As I go through the days of my life, I remind myself how I am here to learn, to love and to feel. It is hard when we find ourself limiting that last part. FEELING is the blessing, and it is the key I have been looking for all my life. I talk of feeling like this. It is the way we think about yourself. I feel sorry for those who become drones in this world. They get up and do the same old same old every day. The zombie apocalypse is here, and it is has been taught to you.
When I awoke, I could see the colors of my life so bright so loving. I allowed all those fears of what others may think…go. There is no one more important than you. Life is about you, not anyone else. Nirvana is that realization. When you are kind, loving, and giving towards yourself, you are free to provide those things to others around you. It happens naturally.
As I got more loving towards myself, things in my life started to fall more apart, but they also got better. I had to allow myself to feel all those hurts, fears, loss of control. Once I did, I found the strength I had no idea I had come bubbling up from places I had to build walls.
I found myself stopping, listening profoundly and staying out of others conflicts. I asked my heart to give me the words I needed more often. I controlled how I reacted and allowed things I could not manage to go. It wasn’t easy, and it isn’t meant to be. Taught that I was supposed to do for others, not for myself, really messed me up. What an injustice that has become to this world. If we showed our tiny little people how to care for themselves first…ohhh wow, the changes we would see in this world. Think of the blessings our children could be. Life is meant to be lived, not feared, fear is to be experienced, life is to be lived fully.
It is love that we all seek. It is the acceptance for being ourselves, to be loved for who and what we are no matter what. To have someone proud of us and helping to encourage us to keep learning and trying even when life has us pen down in despair. I found that when I stop caring what others wanted from me and listen to only my heart, I found my power. I stopped trying to win the approval of others and trusted in my thoughts. I quit asking for the opinions of others and cast my prayer/spells to help me talk from my heart. I cast my prayers/spells to help me be a better person towards me.
Be true to thy self. I was so excited that I could live those words and not make others believe in them. I do not have to force my belief on anyone one else to be right. I am right in my love for me. I can screw up, make a mess and still be the most loving person I want to be.

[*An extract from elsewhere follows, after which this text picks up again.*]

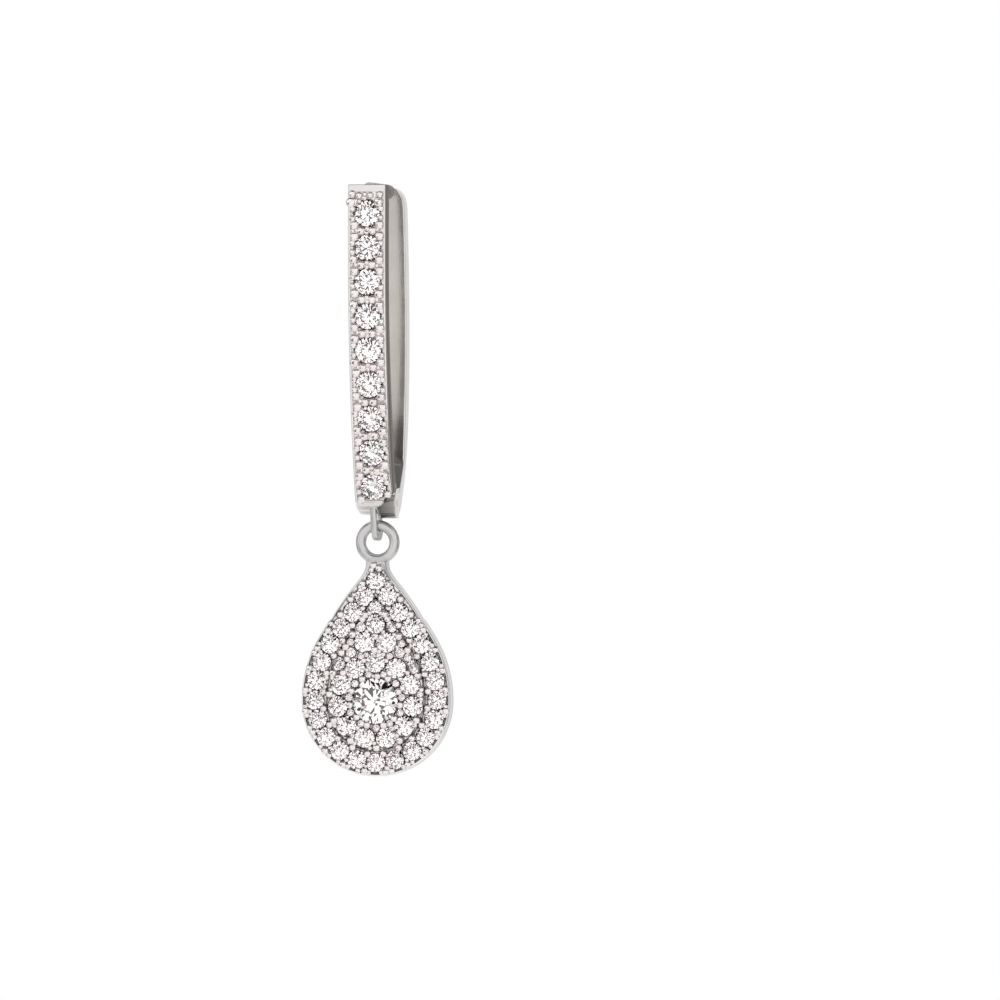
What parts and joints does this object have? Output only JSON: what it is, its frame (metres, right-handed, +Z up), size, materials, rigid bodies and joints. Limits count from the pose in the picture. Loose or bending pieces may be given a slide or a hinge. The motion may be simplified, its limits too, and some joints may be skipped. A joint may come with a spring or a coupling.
{
  "type": "teardrop drop earring",
  "caption": "Hinged oval hoop earring set with a row of round stones, with a pave teardrop that hangs from a bail at its foot.",
  "frame": {"origin": "underside of the ear post, half way along it, at the middle of the hoop's width", "axes": "+Z up as the earring hangs, the stones face -Y, +X across the hoop's width, to the right as seen from the front"},
  "size_m": [0.0088, 0.0084, 0.0349],
  "materials": {
    "white_gold": "mirror polished white gold",
    "cut_stone": "clear facetted stone"
  },
  "bodies": {
    "front": {"hoop_front": "white_gold", "hinge_pin": "white_gold", "bar_stone_1": "cut_stone", "bar_stone_2": "cut_stone", "bar_stone_3": "cut_stone", "bar_stone_4": "cut_stone", "bar_stone_5": "cut_stone", "bar_stone_6": "cut_stone", "bar_stone_7": "cut_stone", "bar_stone_8": "cut_stone", "bar_stone_9": "cut_stone"},
    "back": {"hoop_back": "white_gold"},
    "drop": {"drop_setting": "white_gold", "pave_plate": "white_gold", "centre_stone": "cut_stone", "halo_stone_1": "cut_stone", "halo_stone_2": "cut_stone", "halo_stone_3": "cut_stone", "halo_stone_4": "cut_stone", "halo_stone_5": "cut_stone", "halo_stone_6": "cut_stone", "halo_stone_7": "cut_stone", "halo_stone_8": "cut_stone", "halo_stone_9": "cut_stone", "halo_stone_10": "cut_stone", "halo_stone_11": "cut_stone", "halo_stone_12": "cut_stone", "halo_stone_13": "cut_stone", "halo_stone_14": "cut_stone", "halo_stone_15": "cut_stone", "halo_stone_16": "cut_stone", "halo_stone_17": "cut_stone", "halo_stone_18": "cut_stone", "halo_stone_19": "cut_stone", "halo_stone_20": "cut_stone", "halo_stone_21": "cut_stone", "halo_stone_22": "cut_stone", "halo_stone_23": "cut_stone", "halo_stone_24": "cut_stone"}
  },
  "joints": [
    {"name": "hoop_open", "type": "hinge", "parent": "front", "child": "back", "pos_m": [0, -0.00012, -0.01792], "axis": [-1, 0, 0], "range_deg": [0, 40]},
    {"name": "drop_swing", "type": "hinge", "parent": "front", "child": "drop", "pos_m": [0, -0.00042, -0.0192], "axis": [-1, 0, 0], "range_deg": [-75, 75]}
  ]
}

I don’t need the judgment from others to help me be the person I want to become and neither do you.
How freeing to be yourself, and until you look deeply you will not know who that person is. I wish you many sparkling days of revelations. I love every moment I find a new facet of myself. I am stronger and happier each time I see that wall that was hiding another part of me tumbling down.
I remind myself that life here on this earth is meant to find ways around limitations, loving myself more than others, and allow the true me the freedom to be.